The most outlandish of the inevitable rumors now circulating about maestro Giulini's replacement has it that Zubin Mehta will give up the New York Philharmonic after four years tenure and return to the Los Angeles Philharmonic: His 14 years there put that orchestra on the map, and a return at this juncture would be a very unlikely step backward in his career. Major symphony orchestra conductors almost never return to reclaim podiums.

Concurrent with this rumor has been the public airing by New York Philharmonic players of increasing dissatisfaction with their music director. This comes on the heels of an announcement by CBS Masterworks that the Philharmonic will no longer figure in its recording plans. Mr. Mehta has tried hard to put a stamp on the Philharmonic and to make the orchestra respond to his leadership.
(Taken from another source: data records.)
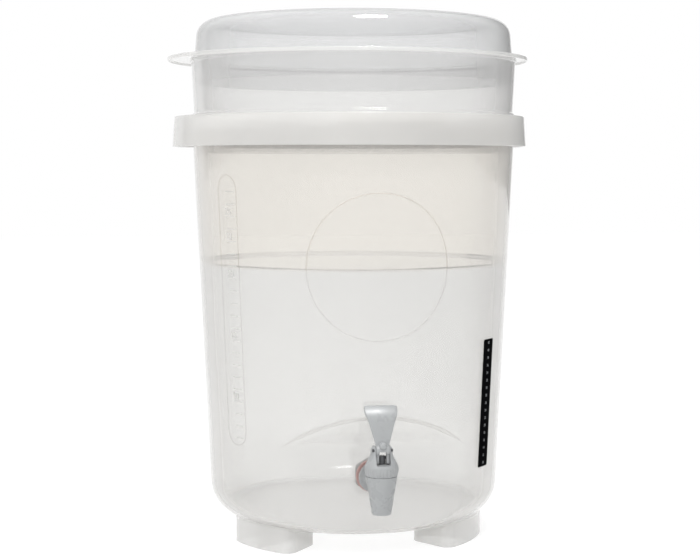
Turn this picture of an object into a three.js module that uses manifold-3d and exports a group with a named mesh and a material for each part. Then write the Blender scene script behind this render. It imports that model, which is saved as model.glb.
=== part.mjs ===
// Plastic fermenting bucket: a tapered see-through vessel on three feet, a foam collar nested in its mouth,
// a domed lid with two lifting ears, a stick-on thermometer strip and a sprung lever tap low on the front.
// Millimetres, +Z up, the tap faces -Y. The origin is on the floor, under the middle of the whole object.
import * as THREE from "three";
import { mergeVertices } from "three/addons/utils/BufferGeometryUtils.js";
import Module from "manifold-3d";

const wasm = await Module();
wasm.setup();

// Smoothness: steps round the bucket, round the tap's larger and smaller turned parts, and in each curve
const bucketSteps = 72;
const tapSteps = 32;
const pinSteps = 14;
const filletSteps = 9;
const shoulderSteps = 6;
const crownSteps = 3;
const footArcSteps = 4;
const stripSteps = 6;
const springSteps = 9;
const springSides = 6;

// Clearances: seat is left between pieces that rest on each other, slip round pieces that slide or turn,
// and a cutting shape runs past what it cuts by overcut
const seat = 0.3;
const slip = 0.25;
const overcut = 5;

// Vessel shell, measured on its outside
const footHeight = 21;
const shellHeight = 420.7;
const baseRadius = 151.3;
const taper = 0.0467;
const wall = 2.2;
const floorThickness = 2.6;
const baseFillet = 36;

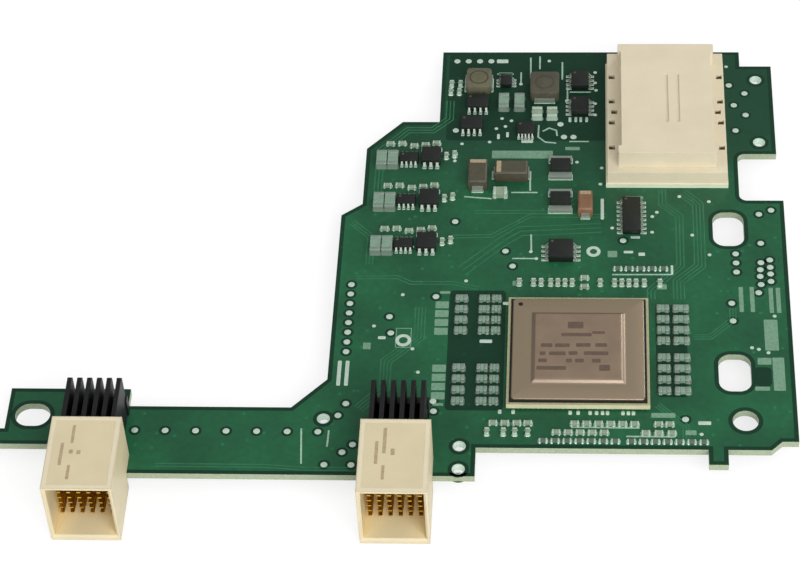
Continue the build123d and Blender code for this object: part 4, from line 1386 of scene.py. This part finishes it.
class CARD_OT_stage(bpy.types.Operator):
    """Set up the floor, lamps, room light and camera"""

    bl_idname = "card.stage"
    bl_label = "Set the stage"

    def execute(self, context):
        look = context.scene.card_stage
        self.floor(look)
        self.lamps(look)
        self.room(look)
        self.camera(look)
        context.scene.view_settings.view_transform = "Standard"
        return {"FINISHED"}

    def floor(self, look):
        """A large flat sheet under the card's lowest point, nearly white to the eye but still shaded."""
        reach = 3.0
        corner = 0.1
        below = 0.5 * MM
        white_share = 0.68
        white_glow = 1.1
        base = CAD_BOX[0][2] - below
        outline = stacked_outlines([(0, 0)], (reach, reach), base, 0, corner, [(0, 0, 0)])[0, 0]
        made, tree, shader = new_material("matt_floor", look.floor, roughness=0.9)
        path = add_node(tree, "LightPath").outputs
        seen = either(tree, path["Is Camera Ray"], path["Is Glossy Ray"])
        seen = either(tree, seen, path["Is Transmission Ray"])
        share = scaled(tree, seen, white_share)
        glow = add_node(tree, "Emission", {"Color": (1, 1, 1, 1), "Strength": white_glow})
        blend = add_node(tree, "MixShader", None, {0: share, 1: shader.outputs[0], 2: glow.outputs[0]})
        tree.links.new(blend.outputs[0], tree.nodes["Material Output"].inputs["Surface"])
        mesh = bpy.data.meshes.new("floor")
        mesh.from_pydata(outline, [], [list(range(len(outline)))])
        mesh.materials.append(made)
        floor = bpy.data.objects.new("floor", mesh)
        bpy.context.scene.collection.objects.link(floor)

    def lamps(self, look):
        """A large soft lamp high at the front right, a weaker one at the left, a small one behind."""
        middle = Vector((-0.06, 0.04, 0.0))
        for name, place, size, power in (
            ("key_lamp", (0.36, -0.88, 0.7), 0.9, look.key_power),
            ("fill_lamp", (-0.8, -0.1, 0.7), 0.8, look.fill_power),
            ("rim_lamp", (0.62, 0.74, 0.4), 0.4, look.rim_power),
        ):
            lamp = bpy.data.lights.new(name, "AREA")
            lamp.shape = "SQUARE"
            lamp.size = size
            lamp.energy = power
            holder = bpy.data.objects.new(name, lamp)
            holder.location = place
            holder.rotation_euler = (middle - Vector(place)).to_track_quat("-Z", "Y").to_euler()
            bpy.context.scene.collection.objects.link(holder)

    def room(self, look):
        """Light from all round, strongest at the front, while the backdrop itself stays white to the eye."""
        front = -0.9
        behind = 0.75
        world = bpy.data.worlds.new("studio_room")
        world.use_nodes = True
        bpy.context.scene.world = world
        tree = world.node_tree
        background = tree.nodes["Background"]
        path = add_node(tree, "LightPath").outputs
        direction = add_node(tree, "TexCoord").outputs["Generated"]
        back = add_node(tree, "SeparateXYZ", None, {0: direction}).outputs["Y"]
        settings = {"From Min": front, "From Max": behind, "To Min": 1.0, "To Max": look.room_back}
        side = add_node(tree, "MapRange", settings, {"Value": back})
        settings = {"To Min": look.room, "To Max": 1.0}
        level = add_node(tree, "MapRange", settings, {"Value": path["Is Glossy Ray"]})
        links = {0: side.outputs["Result"], 1: level.outputs["Result"]}
        light = add_node(tree, "Math", {"operation": "MULTIPLY"}, links).outputs[0]
        seen = either(tree, path["Is Camera Ray"], path["Is Transmission Ray"])
        strength = add_node(tree, "MapRange", {"To Max": 1.0}, {"Value": seen, "To Min": light})
        tree.links.new(strength.outputs["Result"], background.inputs["Strength"])
        background.inputs["Color"].default_value = (1.0, 1.0, 1.0, 1.0)

    def camera(self, look):
        """The view of the photograph: place, direction, roll and lens."""
        camera = bpy.data.cameras.new("camera")
        camera.lens = look.lens
        camera.sensor_width = 36.0
        camera.clip_end = 20.0
        holder = bpy.data.objects.new("camera", camera)
        turn = Matrix.Rotation(look.azimuth, 4, "Z")
        tilt = Matrix.Rotation(math.pi / 2 - look.elevation, 4, "X")
        roll = Matrix.Rotation(look.roll, 4, "Z")
        holder.matrix_world = Matrix.Translation(look.camera_place) @ turn @ tilt @ roll
        bpy.context.scene.collection.objects.link(holder)
        bpy.context.scene.camera = holder


class CARD_PT_panel(bpy.types.Panel):
    """Builds the card's looks piece by piece"""

    bl_idname = "CARD_PT_panel"
    bl_label = "Mezzanine network card"
    bl_space_type = "VIEW_3D"
    bl_region_type = "UI"
    bl_category = "Card"

    def draw(self, context):
        for operator in OPERATORS:
            self.layout.operator(operator.bl_idname)
        for group in GROUPS:
            box = self.layout.box()
            settings = getattr(context.scene, group)
            for name in type(settings).__annotations__:
                box.prop(settings, name)


GROUPS = {
    "card_board": BoardSettings,
    "card_connectors": ConnectorSettings,
    "card_parts": PartSettings,
    "card_stage": StageSettings,
}
OPERATORS = (
    CARD_OT_board,
    CARD_OT_traces,
    CARD_OT_pads,
    CARD_OT_print,
    CARD_OT_controller,
    CARD_OT_connectors,
    CARD_OT_packages,
    CARD_OT_power_parts,
    CARD_OT_chips,
    CARD_OT_stage,
)


def register():
    """Registers the settings, the operators and the panel."""
    for name, group in GROUPS.items():
        bpy.utils.register_class(group)
        setattr(bpy.types.Scene, name, PointerProperty(type=group))
    for operator in OPERATORS:
        bpy.utils.register_class(operator)
    bpy.utils.register_class(CARD_PT_panel)


def unregister():
    """Takes the panel, the operators and the settings out again."""
    bpy.utils.unregister_class(CARD_PT_panel)
    for operator in reversed(OPERATORS):
        bpy.utils.unregister_class(operator)
    for name, group in GROUPS.items():
        delattr(bpy.types.Scene, name)
        bpy.utils.unregister_class(group)


def main():
    """Builds every piece in order."""
    register()
    for operator in OPERATORS:
        group, action = operator.bl_idname.split(".")
        getattr(getattr(bpy.ops, group), action)()


if __name__ == "__main__":
    main()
He may have his moments of apparent indifference on the podium, but when the group is in one of its collective ''moods,'' no conductor can make them play like the great orchestra they are capable of being. At other times, such as during the performance of Schonberg's ''Gurre-Lieder'' this season, Mehta and the Philharmonic do make fine music together. The problem is that the orchestra's so-what attitude - exemplified by sloppy posture and whispered discussions during performances - exudes a laxity and indifference audiences cannot help but notice.

Granted, playing for the noisy, fidgety, ''I only want to hear war horses'' crowds that populate Avery Fisher Hall week after week can be enervating. Also, despite a total rebuilding of the interior, Avery Fisher Hall retains an acoustic that neither flatters an orchestra nor allow players to hear each other on stage. The season schedule is uncommonly demanding. The 33 subsription weeks are filled with different programs that only recently have begun to overlap, despite the alternate-week subscription series.

No one benefits from any of these difficulties. Yet it is unfair of any orchestra to blame its music director for shortcomings until it has cleared up its own inner disciplinary problems. If the players do not treat the job with all the respect due the music; i.e., if they do not play as if this musicmaking were the most important thing in the world - the players must shoulder the blame for the lassitude that ultimately pervades the ensemble. When the orchestra involved is just about the highest paid in the land, the players need to prove their worth before they begin publicly questioning their music director's abilities.